Not equally valid no. But everyone does have a right to his own opinion. THAT is the point. Interpretation of the evidence is not fact but interpretation. You are welcome to yours and I am welcome to disagree. You want to call me anti science because I don’t agree with your interpretation of the evidence. You have a right to name call as well and that doesn’t bother me but don’t expect me to allow you to distort my views.
“You seem to think she should have acted like this was the first T. rex bone ever discovered. Knowing and understanding the previous work done in your field so you don’t have to reinvent the wheel isn’t bias, it’s education. In most contexts, you’d probably prize that.”
Then why do the experiment in the first place because her field already “KNEW” that soft tissue couldn’t survive 68 million years. She question THIS paradigm but not the age paradigm. It isn’t reinventing the wheel to ask questions. OBVIOUSLY something was wrong with the belief that a dinosaur bone couldn’t contain soft tissue.
“lie about the nature of the soft tissue discovered, calling it “squishy.”
Sources please because I have never seen this. I DO NOT say this. However she admitted herself that no one thought her find was possible. I am questioning her paradigm. Why didn’t she test the soft tissue for carbon 14? BECAUSE her beliefs say that there won’t be any carbon 14. Of course her belief before this said there wouldn’t be any soft tissue. Evolution causes ALOT of experiments to never be done as referenced in the article. “the first observation of its kind. The finding amazed colleagues, who had never imagined that even a trace of still-soft dinosaur tissue could survive.
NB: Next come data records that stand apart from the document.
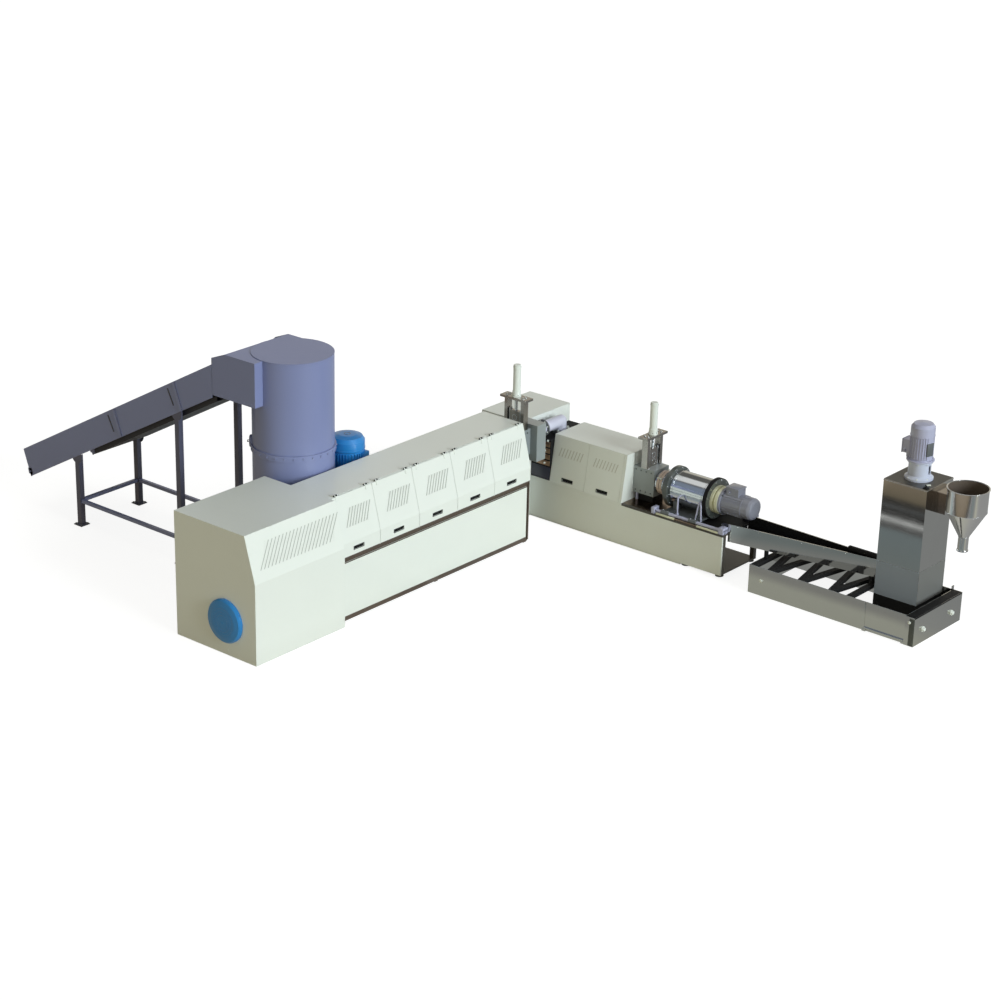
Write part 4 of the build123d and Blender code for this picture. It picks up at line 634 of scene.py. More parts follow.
@dataclass
class GuardHousing(Assembly):
    """The first drive housing, and the guard with its row of hinged doors."""

    shoulder_x: float = 0.668
    shoulder_z: float = 1.03
    top_x: float = 0.502
    top_z: float = 1.6
    end_y: float = 4.335
    drive_row: VentRow = VentRow(-0.562, 0.061, 20, 0.14, 0.31, 0.70)
    door_row: VentRow = VentRow(0.19, 0.05, 8, 0.182, 0.225, 0.50)
    door_front: float = 0.586
    door_top: float = 0.438
    door_start: float = 0.755
    door_pitch: float = 0.716
    door_count: int = 5
    door_slope: float = 0.560
    slot_width: float = 0.016
    slot_lean: float = 0.29
    slot_depth: float = 0.005
    handle_z: float = 0.936
    handle_shift: float = -0.022
    hinge_offset: float = 0.097
    pin_x: float = 0.430
    pin_z: float = 1.614
    lip: float = 0.0032
    fold: float = 0.012

    def doors(self) -> Iterator[tuple[int, str, float]]:
        """Each door's number, body and near edge."""
        for index in range(self.door_count):
            yield index + 1, f"guard_door_{index + 1}", self.door_start + index * self.door_pitch

    def vent(self, label: str, body: str, low_x: float, high_x: float, row: VentRow, near: float) -> None:
        """Fill a sheet's pressed slots, and lay a row of leaning louvres over them, with strips of painted
        shade in their gaps.

        Args:
            label: What the pieces' names start with.
            body: The body they ride on.
            low_x: X of the slope's lower edge.
            high_x: X of its upper edge.
            row: The louvres.
            near: Y of the sheet's start.
        """
        foot = Vector((low_x, 0.0, self.shoulder_z))
        up = (Vector((high_x, 0.0, self.top_z)) - foot).normalized()
        out = Vector((up.z, 0.0, -up.x))
        starts = [near + row.start + index * row.pitch for index in range(row.count)]
        pressed, lean, fit = row.length * self.slot_lean, row.length * row.lean, 0.0003
        head = row.bottom + row.length

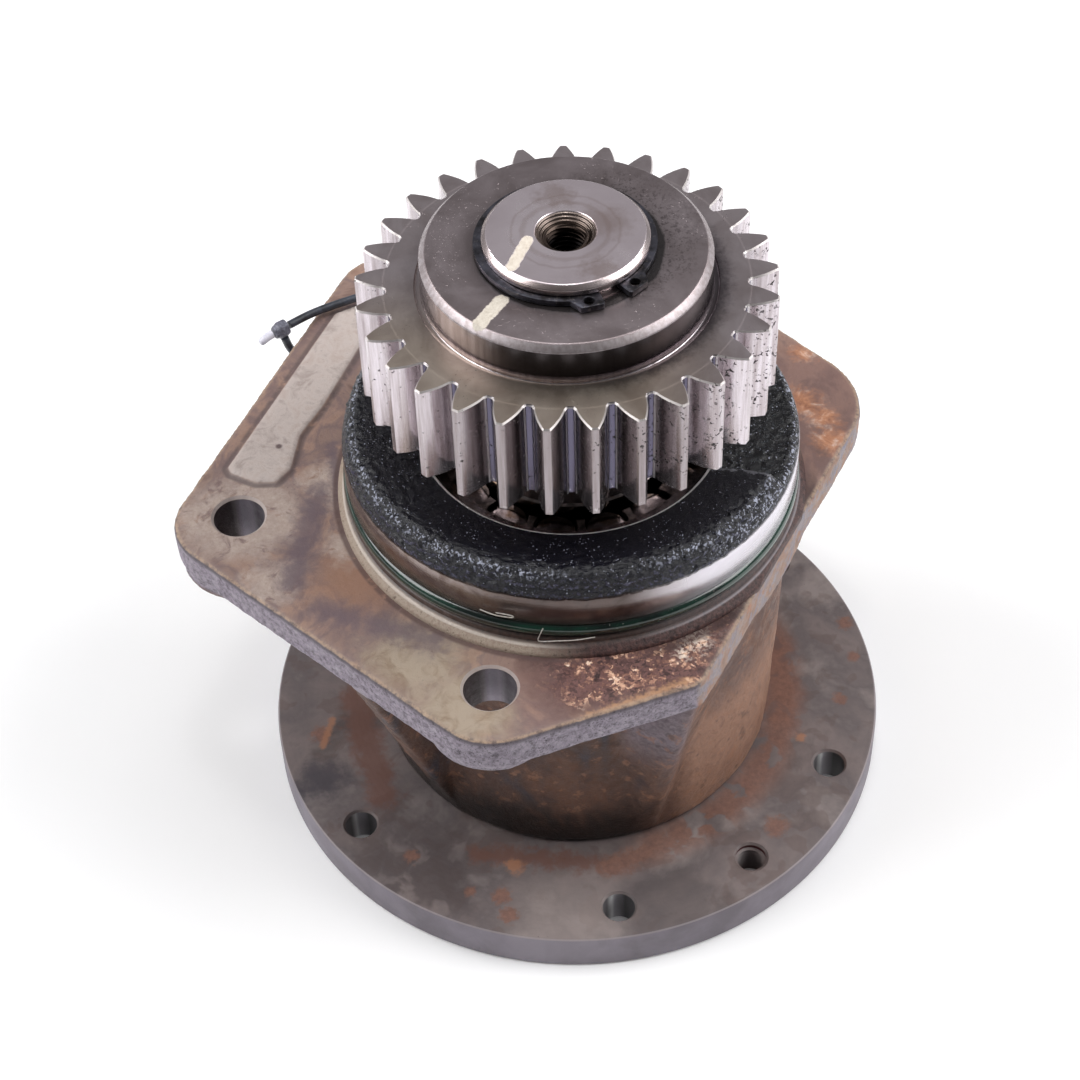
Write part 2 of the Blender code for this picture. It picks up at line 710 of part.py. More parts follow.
def build_window_cage(middle, material):
    """Band on the ball circle with a round window for each ball."""
    cage = ring("lower_cage", [
        (37.3, middle - 8.9),
        (40.2, middle - 8.9),
        (40.2, middle + 8.9),
        (37.3, middle + 8.9),
    ], material)
    windows = []
    for index in range(BALL_COUNT):
        angle = math.radians(360.0 * (index + 0.5) / BALL_COUNT)
        across = Vector((-math.sin(angle), math.cos(angle), 0.0))
        radial = Vector((math.cos(angle), math.sin(angle), 0.0))
        bm = bmesh.new()
        rings = []
        for reach in (30.0, 46.0):
            rings.append([
                bm.verts.new(radial * reach + across * x + Vector((0.0, 0.0, middle + z)))
                for x, z in circle(BALL_RADIUS + BALL_FIT, 12)
            ])
        bm.faces.new(rings[0])
        bm.faces.new(rings[1])
        for i in range(12):
            j = (i + 1) % 12
            bm.faces.new((rings[0][i], rings[0][j], rings[1][j], rings[1][i]))
        bmesh.ops.recalc_face_normals(bm, faces=bm.faces)
        windows.append(bm)
    combine(cage, merge(windows), "DIFFERENCE", "windows")


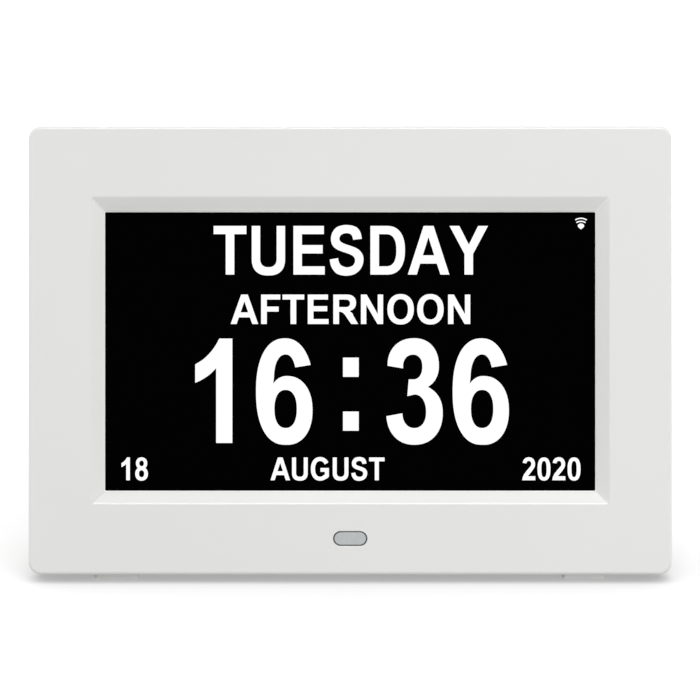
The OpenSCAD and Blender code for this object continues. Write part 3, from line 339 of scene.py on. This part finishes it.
# each letter is its advance and its outlines, on a grid where a capital is 100 high
LETTERS = {
    "A": (100.8, [
        [(0, 0), (21.5, 0), (29.8, 22.6), (70.2, 22.6), (79, 0), (100.5, 0), (62.3, 100),
         (38.2, 100)],
        [(36.1, 39.6), (63.9, 39.6), (50, 77)]]),
    "D": (100.8, [
        [(10.2, 0)] + arc(50, 50, 43.8, 50, -90, 90, 26, 2.35) + [(10.2, 100)],
        [(30.9, 16.9)] + arc(48, 50, 25, 33.1, -90, 90, 26, 2.45) + [(30.9, 83.1)]]),
    "E": (93.2, [
        [(10.2, 0), (85.9, 0), (85.9, 16.9), (30.7, 16.9), (30.7, 43.4), (80.9, 43.4), (80.9, 60.6),
         (30.7, 60.6), (30.7, 83.1), (83.8, 83.1), (83.8, 100), (10.2, 100)]]),
    "F": (85.3, [
        [(10.3, 0), (31, 0), (31, 42.2), (74.2, 42.2), (74.2, 59.2), (31, 59.2), (31, 83.1),
         (80.2, 83.1), (80.2, 100), (10.3, 100)]]),
    "G": (108.7, [
        arc(54, 50, 48, 51.8, 31, 300, 36)
        + [(90, 9), (98.9, 16), (98.9, 54), (55.5, 54), (55.5, 37.2), (78.2, 37.2), (78.2, 24.5)]
        + arc(54, 50, 26.6, 34.6, 312, 31, 26)]),
    "N": (100.8, [
        [(10.2, 0), (29.6, 0), (29.6, 65.5), (70.6, 0), (91, 0), (91, 100), (71.6, 100),
         (71.6, 33.5), (31, 100), (10.2, 100)]]),
    "O": (108.7, [ring(54.3, 50, 48.3, 51.8), ring(54.3, 50, 27, 34.6)]),
    "R": (100.8, [
        [(10.2, 0), (30.9, 0), (30.9, 41.6), (37, 41.6)] + arc(33, 14, 25, 27.6, 75, 38, 5, 2)
        + [(75.6, 0), (100.5, 0), (81.5, 31)] + arc(56, 22, 29, 24, 22, 60, 4, 2)
        + arc(59.5, 72, 33.5, 28, -68, 90, 18, 2.3) + [(10.2, 100)],
        [(30.9, 57.5)] + arc(56.5, 70.3, 14.9, 12.8, -90, 90) + [(30.9, 83.1)]]),
    "S": (93.2, [
        flow((82.5, 73.5), (79, 87), (68, 98), (45, 102), (23.5, 98), (11.5, 87), (7.8, 73.5),
             (11, 61), (21, 52.5), (35, 47.3), (50, 43), (62, 37.5), (66.3, 29), (61, 18.8),
             (46.5, 14.8), (32.5, 19), (27, 26), (25.2, 34))
        + flow((4.9, 31), (8.5, 16.5), (19, 4), (32, -1), (47, -2.3), (66, 1.5), (81, 13.5),
               (86.5, 29.5), (83.5, 42.5), (73, 52.5), (57, 58.5), (41, 63), (31, 68),
               (28.3, 74.5), (33, 82), (45.5, 85.2), (57, 82), (61.8, 71.5))]),
    "T": (85.3, [
        [(3.1, 100), (3.1, 83.1), (32.4, 83.1), (32.4, 0), (53.1, 0), (53.1, 83.1), (82.4, 83.1),
         (82.4, 100)]]),
    "U": (100.8, [
        [(10.1, 100)] + arc(50.4, 33, 40.3, 34.8, 180, 360, 30, 2.45) + [(90.7, 100), (70.4, 100)]
        + arc(50.4, 33, 20, 17.8, 360, 180, 24, 2.4) + [(30.4, 100)]]),
    "Y": (93.2, [
        [(36.3, 0), (57, 0), (57, 42.4), (93.2, 100), (69.4, 100), (46.9, 61.5), (23.8, 100),
         (0, 100), (36.3, 42.4)]]),
    "0": (77.7, [ring(38.7, 49.2, 33.4, 50.9, 2.45), ring(38.7, 49.2, 13.4, 35.4, 2.7)]),
    "1": (77.7, [
        [(35.7, 0), (55, 0), (55, 100.1)]
        + flow((39.5, 100.1), (35, 93.5), (28.5, 86.5), (20, 80), (10.7, 75.3))
        + flow((10.7, 57.6), (19, 60.8), (28, 65.7), (35.7, 71.7))]),
    "2": (77.7, [
        [(3.7, 0), (71.5, 0), (71.5, 17.8), (33, 17.8), (44, 29.5), (56, 42)]
        + arc(38, 71.5, 32, 29.5, -35, 172, 26) + arc(38, 71.5, 12.6, 13.6, 172, -40, 22)
        + [(30, 45), (14, 27.5), (6.3, 13)]]),
    "3": (77.7, [
        arc(37.2, 74, 31.9, 26.4, 180, 90) + arc(37.2, 74, 29.6, 26.4, 85, 0)
        + arc(37.2, 74, 29.6, 23.4, -6, -59) + arc(37.4, 29, 34, 27.2, 64, 0)
        + arc(37.4, 29, 34, 30.7, -5, -90, 16) + arc(37.4, 29, 33.6, 30.7, -95, -175, 16)
        + arc(37.4, 29.5, 14.4, 15.2, 183, 270) + arc(37.4, 29.5, 14.1, 15.2, 275, 360)
        + arc(37.4, 29.5, 14.1, 17, 5, 90) + [(29, 44.9), (30.7, 61)]
        + arc(36, 73.2, 11, 12.3, -90, 0) + arc(36, 73.2, 11, 11.5, 5, 90)
        + arc(36, 73.2, 12.2, 11.5, 95, 187)]),
    "6": (77.7, [
        arc(40.5, 49.1, 34, 51.2, 28, 90) + arc(40.5, 49.3, 34.9, 51, 95, 270, 34, 2.3)
        + arc(42.5, 31.2, 30.5, 33, -85, 90, 24) + arc(42.5, 31.2, 24, 33, 95, 133)
        + [(26, 55.8)] + arc(41, 62, 14, 22.9, 178, 90) + arc(41, 62, 12.5, 22.9, 85, 25),
        ring(40.9, 32.6, 13.4, 18.3, 2.3)]),
    "8": (77.7, [
        arc(38.6, 74.6, 29.6, 26, -52, 232, 30) + arc(38.6, 28.1, 33.3, 30.1, 121, 419, 32),
        ring(38.6, 74, 11.8, 12.2), ring(38.6, 28.6, 13.8, 15.3)]),
    ":": (47.0, [
        [(13.7, low), (33.4, low), (33.4, low + 18.4), (13.7, low + 18.4)]
        for low in (11.75, 63.4)]),
}
ink_t = 0.03 * MM
glass_front = face_box("lcd_glass")[0].y
glass_mid = ((view_low.x + view_high.x) / 2, glass_front - ink_t / 2,
             (view_low.z + view_high.z) / 2)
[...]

After all, as any textbook will tell you, when an animal dies, soft tissues such as blood vessels, muscle and skin decay and disappear over time, while hard tissues like bone may gradually acquire minerals from the environment and become fossils.”
Read more: http://www.smithsonianmag.com/science-nature/10021606.html#ixzz0VZChRzSL
“you can show me dinosaur soft tissue that’s not just fragments of collagen inside a mineralized bone”
It was a bit more that fragments of collagen. Of course I won’t accuse you of lying or distorting the facts to fit your worldview like you did to me.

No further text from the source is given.